For this reason, expansion contains a germ of serious danger. The Court, thus effectively a third legislature, would still maintain its power of judicial review; it would be unconstrained by the Constitution, unlike the Senate and the House of Representatives; and it would still be removed from popular control. Rather than curb the Court’s excessive power, expansion could realistically turn that power into something even more monstrous.

Rather than expand the Court, a better approach to deal with both this particular issue and the deep-seated problem of the court’s unchecked power would be for the Senate to abolish the filibuster and codify Roe, and any other policy initiatives previously under the Court’s prerogative, in law. Congress’ tacit acceptance of the Court as a policymaking body has been part and parcel of its abdication of its own legislative responsibility. Congress should also be more aggressive in re-drafting legislation struck down by the Court and introducing reforms that constrain the Court’s effectively super-constitutional authority.

“Nuking” the filibuster has been painted as an extreme move, but the modern practice is not half-as-old as the current size of the Supreme Court. What’s more, eliminating the filibuster would result in a majority-led Congress and a checked Court. Utilizing the Court as an arm of party politics would obliterate its independence and leave Congress incapacitated, offering a new legislative branch in its place without accountability or guard-rails.

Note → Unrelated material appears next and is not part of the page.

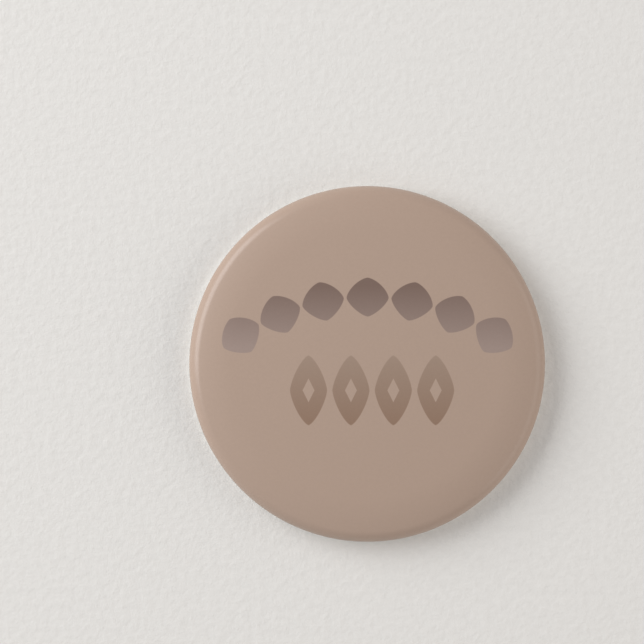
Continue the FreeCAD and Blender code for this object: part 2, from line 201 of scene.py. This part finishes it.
# -------------------------------------------------------------- printed paper
# A disc of smooth coated printing paper, laid over the shell and wrapped with it.
# White stock: the print stops low on the side, and the margin that wraps under is bare.
printed_paper = pressed_skin("paper_disc", FILM_THICKNESS + PAPER_THICKNESS, PAPER_THICKNESS)
paper, tree, shader, place = new_material("coated_paper")
# Fibres about 0.3 mm long show as faint cloudy mottling.
fibres = add(tree, "ShaderNodeTexNoise", {}, {
    "Vector": place, "Scale": 1000 / 0.3, "Detail": 5.0, "Roughness": 0.65}).outputs[0]
stock = add(tree, "ShaderNodeMix", {"data_type": "RGBA"}, {
    0: fibres, 6: linear("#e9e7e1"), 7: linear("#f8f7f3")}).outputs[2]
tooth = add(tree, "ShaderNodeBump", {}, {
    "Height": fibres, "Strength": 0.3, "Distance": 0.00002}).outputs[0]
tree.links.new(stock, shader.inputs["Base Color"])
tree.links.new(tooth, shader.inputs["Normal"])
shader.inputs["Roughness"].default_value = 0.6
printed_paper.data.materials.append(paper)
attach(printed_paper, "badge")
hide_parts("printed_paper")


# ----------------------------------------------------------------- clear film
# A thin clear polyester film stretched over the paper, with a satin gloss.
# Film and ink are seen as one surface: the ink is its base colour and the film its clear coat.
film = pressed_skin("film_face", FILM_THICKNESS, FILM_THICKNESS)
laminated, tree, shader, place = new_material("polyester_film_over_print")


def lozenge(along, up, half_width, half_height, power):
    """Ink where |along / half width|^power + |up / half height|^power is under one.

    The edge fades over a few hundredths of the size, as printed dots do."""
    sides = []
    for value, half in ((along, half_width), (up, half_height)):
        share = add(tree, "ShaderNodeMath", {"operation": "DIVIDE"}, {0: value, 1: half})
        size = add(tree, "ShaderNodeMath", {"operation": "ABSOLUTE"}, {0: share.outputs[0]})
        sides.append(add(tree, "ShaderNodeMath", {"operation": "POWER"}, {
            0: size.outputs[0], 1: power}).outputs[0])
    total = add(tree, "ShaderNodeMath", {"operation": "ADD"}, dict(enumerate(sides)))
    return add(tree, "ShaderNodeMapRange", {}, {
        "Value": total.outputs[0], "From Min": 1.02, "From Max": 0.98}).outputs[0]


def steps_along(run, pitch, count):
    """Cut a run, counted from its middle, into equal steps.

    The first result is the distance from the nearest step's middle, which is the run plus
    half of all the steps, wrapped to one pitch, less half a pitch. The second is one within
    the steps and nought past them."""
    shifted = add(tree, "ShaderNodeMath", {"operation": "ADD"}, {0: run, 1: pitch * count / 2})
    wrapped = add(tree, "ShaderNodeMath", {"operation": "WRAP"}, {
        0: shifted.outputs[0], 1: pitch, 2: 0.0})
    nearest = add(tree, "ShaderNodeMath", {"operation": "SUBTRACT"}, {
        0: wrapped.outputs[0], 1: pitch / 2})
    size = add(tree, "ShaderNodeMath", {"operation": "ABSOLUTE"}, {0: run})
    within = add(tree, "ShaderNodeMath", {"operation": "LESS_THAN"}, {
        0: size.outputs[0], 1: pitch * count / 2})
    return nearest.outputs[0], within.outputs[0]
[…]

Expansion may be an attractive short-term fix, and it’s not entirely fair to rule out a scenario in which it makes sense to change the number of justices that sit on the nation’s highest bench, but the addition of four liberal justices is dangerous and short-sighted. Furthermore, despite arguments that expansion is the most politically feasible way to deal with the Court’s excessive power, it’s not clear that it’s much—if at all—more feasible than the alternative articulated above. The individuals that stand in the way of the elimination of the filibuster are the same ones that stand in the way of four new liberal justices.

It may well be that we live in a political moment which requires reshaping or even doing away with past norms if democracy, accountability, and liberal rights are to be preserved, but that does not absolve any of us from being critical about which norms we ought to jettison and how we reshape them to build a more democratic and decent society.